» **YOUR INSTRUCTIONS**: Determine how many lines carry the word "joints". Output that number only.
>> begin
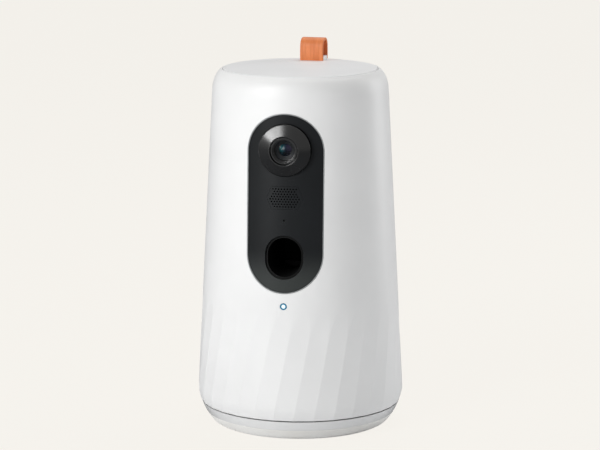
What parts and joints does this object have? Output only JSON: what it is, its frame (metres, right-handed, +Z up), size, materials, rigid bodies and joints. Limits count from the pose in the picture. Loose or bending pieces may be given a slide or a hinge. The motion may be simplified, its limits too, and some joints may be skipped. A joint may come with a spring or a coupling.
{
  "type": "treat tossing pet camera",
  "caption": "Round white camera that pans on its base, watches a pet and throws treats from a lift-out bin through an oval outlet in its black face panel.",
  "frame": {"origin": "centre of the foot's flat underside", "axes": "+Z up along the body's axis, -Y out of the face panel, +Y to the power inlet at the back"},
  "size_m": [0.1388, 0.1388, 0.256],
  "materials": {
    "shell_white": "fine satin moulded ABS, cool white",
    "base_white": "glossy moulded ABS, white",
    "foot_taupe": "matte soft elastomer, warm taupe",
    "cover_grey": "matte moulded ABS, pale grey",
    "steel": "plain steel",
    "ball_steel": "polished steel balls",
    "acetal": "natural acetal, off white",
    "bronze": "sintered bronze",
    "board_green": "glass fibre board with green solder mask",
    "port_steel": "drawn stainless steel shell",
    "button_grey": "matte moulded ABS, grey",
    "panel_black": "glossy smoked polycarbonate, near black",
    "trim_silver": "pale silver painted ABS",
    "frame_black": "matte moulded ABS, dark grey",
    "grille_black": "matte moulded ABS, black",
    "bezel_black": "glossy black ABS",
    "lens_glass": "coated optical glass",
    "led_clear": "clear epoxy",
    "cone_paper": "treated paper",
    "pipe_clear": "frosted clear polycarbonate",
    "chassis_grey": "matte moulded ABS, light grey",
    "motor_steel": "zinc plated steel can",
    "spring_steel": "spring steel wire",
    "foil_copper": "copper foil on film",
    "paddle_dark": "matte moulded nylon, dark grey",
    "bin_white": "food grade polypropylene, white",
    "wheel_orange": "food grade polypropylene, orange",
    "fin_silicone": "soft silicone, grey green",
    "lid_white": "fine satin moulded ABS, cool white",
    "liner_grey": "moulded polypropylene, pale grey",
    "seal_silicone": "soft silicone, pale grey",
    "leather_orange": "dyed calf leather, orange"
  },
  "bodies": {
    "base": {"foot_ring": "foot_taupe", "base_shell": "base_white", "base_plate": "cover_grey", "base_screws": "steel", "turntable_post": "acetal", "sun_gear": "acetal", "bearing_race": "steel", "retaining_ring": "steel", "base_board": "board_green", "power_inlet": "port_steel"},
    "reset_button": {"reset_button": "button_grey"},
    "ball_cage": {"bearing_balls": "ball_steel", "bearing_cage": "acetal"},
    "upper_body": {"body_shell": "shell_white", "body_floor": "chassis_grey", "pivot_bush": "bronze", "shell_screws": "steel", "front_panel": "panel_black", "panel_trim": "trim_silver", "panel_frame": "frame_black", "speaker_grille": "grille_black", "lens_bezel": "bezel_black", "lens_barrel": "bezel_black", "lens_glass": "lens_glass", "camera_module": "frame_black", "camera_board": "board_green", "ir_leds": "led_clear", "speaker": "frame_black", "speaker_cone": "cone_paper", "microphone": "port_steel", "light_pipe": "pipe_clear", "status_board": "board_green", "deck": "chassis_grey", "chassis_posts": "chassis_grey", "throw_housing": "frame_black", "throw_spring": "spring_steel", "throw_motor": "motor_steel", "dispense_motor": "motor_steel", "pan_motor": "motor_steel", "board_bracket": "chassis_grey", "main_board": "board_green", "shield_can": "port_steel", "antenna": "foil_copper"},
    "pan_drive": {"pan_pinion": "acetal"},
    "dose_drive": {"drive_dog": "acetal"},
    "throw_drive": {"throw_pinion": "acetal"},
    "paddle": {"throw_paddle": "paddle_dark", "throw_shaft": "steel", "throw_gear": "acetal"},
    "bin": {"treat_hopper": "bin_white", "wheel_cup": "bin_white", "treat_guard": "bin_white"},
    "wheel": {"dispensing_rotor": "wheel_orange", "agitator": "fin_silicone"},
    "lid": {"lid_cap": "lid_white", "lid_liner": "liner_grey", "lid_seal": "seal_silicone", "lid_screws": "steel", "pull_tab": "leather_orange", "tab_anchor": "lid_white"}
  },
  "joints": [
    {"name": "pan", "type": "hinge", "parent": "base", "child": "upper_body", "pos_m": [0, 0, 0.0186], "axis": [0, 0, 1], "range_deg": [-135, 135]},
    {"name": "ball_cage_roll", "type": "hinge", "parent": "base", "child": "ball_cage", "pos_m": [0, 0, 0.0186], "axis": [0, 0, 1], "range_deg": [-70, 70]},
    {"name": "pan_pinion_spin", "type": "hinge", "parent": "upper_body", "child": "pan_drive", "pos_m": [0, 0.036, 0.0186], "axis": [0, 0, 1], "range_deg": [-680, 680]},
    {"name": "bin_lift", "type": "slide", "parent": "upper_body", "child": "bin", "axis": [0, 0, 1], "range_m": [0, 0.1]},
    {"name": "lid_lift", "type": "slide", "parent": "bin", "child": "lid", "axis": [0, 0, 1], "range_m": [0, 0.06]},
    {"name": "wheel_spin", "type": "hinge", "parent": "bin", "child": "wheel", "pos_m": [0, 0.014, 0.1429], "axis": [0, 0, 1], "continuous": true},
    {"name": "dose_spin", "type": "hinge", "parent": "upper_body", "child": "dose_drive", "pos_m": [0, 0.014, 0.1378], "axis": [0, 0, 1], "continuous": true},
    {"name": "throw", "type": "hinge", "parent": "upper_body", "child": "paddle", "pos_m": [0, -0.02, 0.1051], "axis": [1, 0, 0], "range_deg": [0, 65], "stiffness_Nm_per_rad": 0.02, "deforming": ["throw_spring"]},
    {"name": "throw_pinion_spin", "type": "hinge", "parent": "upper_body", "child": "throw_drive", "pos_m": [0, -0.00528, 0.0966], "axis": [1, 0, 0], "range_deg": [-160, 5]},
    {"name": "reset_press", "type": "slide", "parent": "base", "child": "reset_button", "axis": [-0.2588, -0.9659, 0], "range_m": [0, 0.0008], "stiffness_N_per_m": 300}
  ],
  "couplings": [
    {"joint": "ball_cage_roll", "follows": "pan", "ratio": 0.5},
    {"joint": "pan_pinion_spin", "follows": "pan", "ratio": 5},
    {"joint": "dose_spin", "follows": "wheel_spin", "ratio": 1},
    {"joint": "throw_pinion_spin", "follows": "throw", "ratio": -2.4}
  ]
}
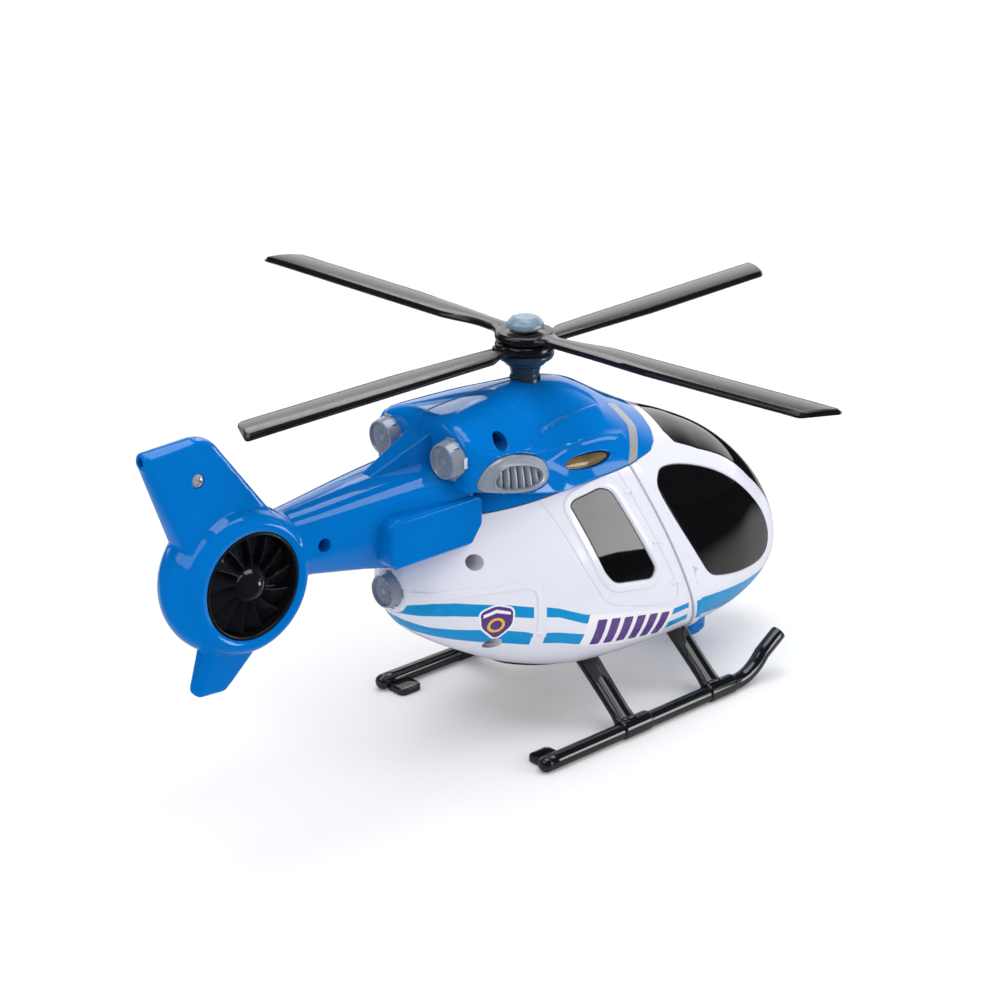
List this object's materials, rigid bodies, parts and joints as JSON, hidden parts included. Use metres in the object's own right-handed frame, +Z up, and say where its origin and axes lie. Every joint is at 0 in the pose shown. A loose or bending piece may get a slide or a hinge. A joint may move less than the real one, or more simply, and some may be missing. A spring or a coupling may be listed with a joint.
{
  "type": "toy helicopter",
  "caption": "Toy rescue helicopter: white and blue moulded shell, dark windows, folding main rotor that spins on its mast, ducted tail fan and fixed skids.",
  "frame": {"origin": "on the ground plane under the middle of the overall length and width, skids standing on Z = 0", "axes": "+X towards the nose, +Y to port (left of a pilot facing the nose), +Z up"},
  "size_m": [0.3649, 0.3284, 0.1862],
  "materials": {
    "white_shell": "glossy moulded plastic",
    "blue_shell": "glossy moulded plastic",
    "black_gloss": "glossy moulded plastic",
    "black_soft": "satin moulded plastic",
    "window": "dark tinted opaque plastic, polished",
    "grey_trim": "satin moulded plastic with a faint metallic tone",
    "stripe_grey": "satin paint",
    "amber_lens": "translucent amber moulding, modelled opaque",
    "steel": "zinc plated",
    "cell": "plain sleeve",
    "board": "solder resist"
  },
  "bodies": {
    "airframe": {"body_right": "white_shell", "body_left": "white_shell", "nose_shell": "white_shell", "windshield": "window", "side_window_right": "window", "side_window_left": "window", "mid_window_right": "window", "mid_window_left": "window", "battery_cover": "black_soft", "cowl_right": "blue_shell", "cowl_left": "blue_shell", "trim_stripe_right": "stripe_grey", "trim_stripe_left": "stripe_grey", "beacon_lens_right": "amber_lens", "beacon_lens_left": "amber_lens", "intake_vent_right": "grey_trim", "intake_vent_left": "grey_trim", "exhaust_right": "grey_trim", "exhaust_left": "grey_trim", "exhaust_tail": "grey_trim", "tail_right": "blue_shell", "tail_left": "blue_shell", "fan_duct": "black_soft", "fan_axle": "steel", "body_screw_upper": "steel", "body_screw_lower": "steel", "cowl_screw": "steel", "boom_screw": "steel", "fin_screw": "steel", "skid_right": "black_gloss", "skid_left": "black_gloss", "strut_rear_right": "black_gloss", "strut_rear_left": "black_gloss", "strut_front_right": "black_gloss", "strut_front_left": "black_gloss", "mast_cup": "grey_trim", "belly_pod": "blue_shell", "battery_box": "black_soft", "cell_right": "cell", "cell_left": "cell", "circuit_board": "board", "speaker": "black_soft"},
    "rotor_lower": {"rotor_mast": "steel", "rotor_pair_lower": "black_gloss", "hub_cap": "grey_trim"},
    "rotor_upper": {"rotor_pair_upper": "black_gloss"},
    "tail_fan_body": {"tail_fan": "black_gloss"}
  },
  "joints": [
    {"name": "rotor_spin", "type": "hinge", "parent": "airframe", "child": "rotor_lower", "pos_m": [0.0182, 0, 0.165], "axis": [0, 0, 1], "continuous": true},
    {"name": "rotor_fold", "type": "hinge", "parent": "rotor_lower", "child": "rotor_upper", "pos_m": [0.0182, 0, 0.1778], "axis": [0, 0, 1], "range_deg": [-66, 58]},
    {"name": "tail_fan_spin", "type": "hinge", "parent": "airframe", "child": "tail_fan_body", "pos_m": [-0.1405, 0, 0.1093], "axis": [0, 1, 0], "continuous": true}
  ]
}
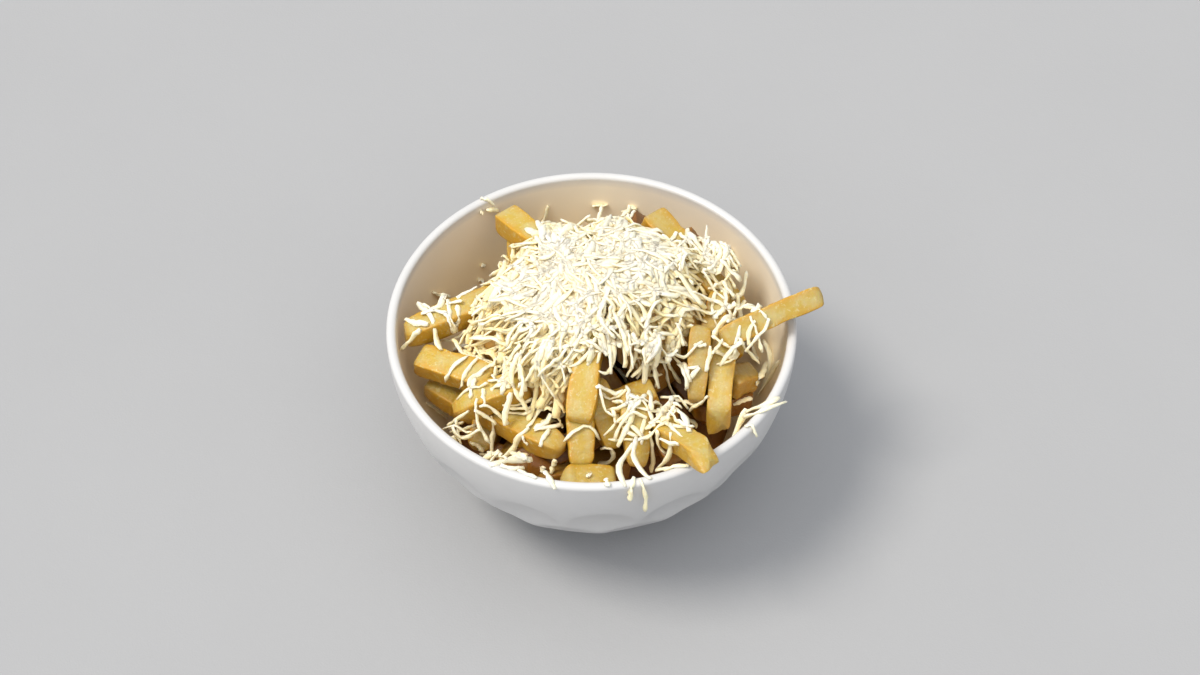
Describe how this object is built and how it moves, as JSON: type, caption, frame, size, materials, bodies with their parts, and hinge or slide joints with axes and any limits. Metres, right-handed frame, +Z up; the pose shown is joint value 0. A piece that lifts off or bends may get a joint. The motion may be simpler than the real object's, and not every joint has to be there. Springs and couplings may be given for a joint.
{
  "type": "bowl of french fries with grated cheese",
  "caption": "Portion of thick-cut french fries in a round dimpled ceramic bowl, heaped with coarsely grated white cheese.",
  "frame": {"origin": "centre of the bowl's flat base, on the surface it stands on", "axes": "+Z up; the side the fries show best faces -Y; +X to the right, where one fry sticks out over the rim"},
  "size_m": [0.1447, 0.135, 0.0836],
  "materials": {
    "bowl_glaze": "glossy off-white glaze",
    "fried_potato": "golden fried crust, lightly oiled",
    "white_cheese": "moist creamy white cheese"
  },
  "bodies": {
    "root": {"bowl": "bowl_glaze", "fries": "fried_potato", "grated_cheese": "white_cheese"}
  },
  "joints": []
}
>> end
» **RESPONSE BELOW**: 6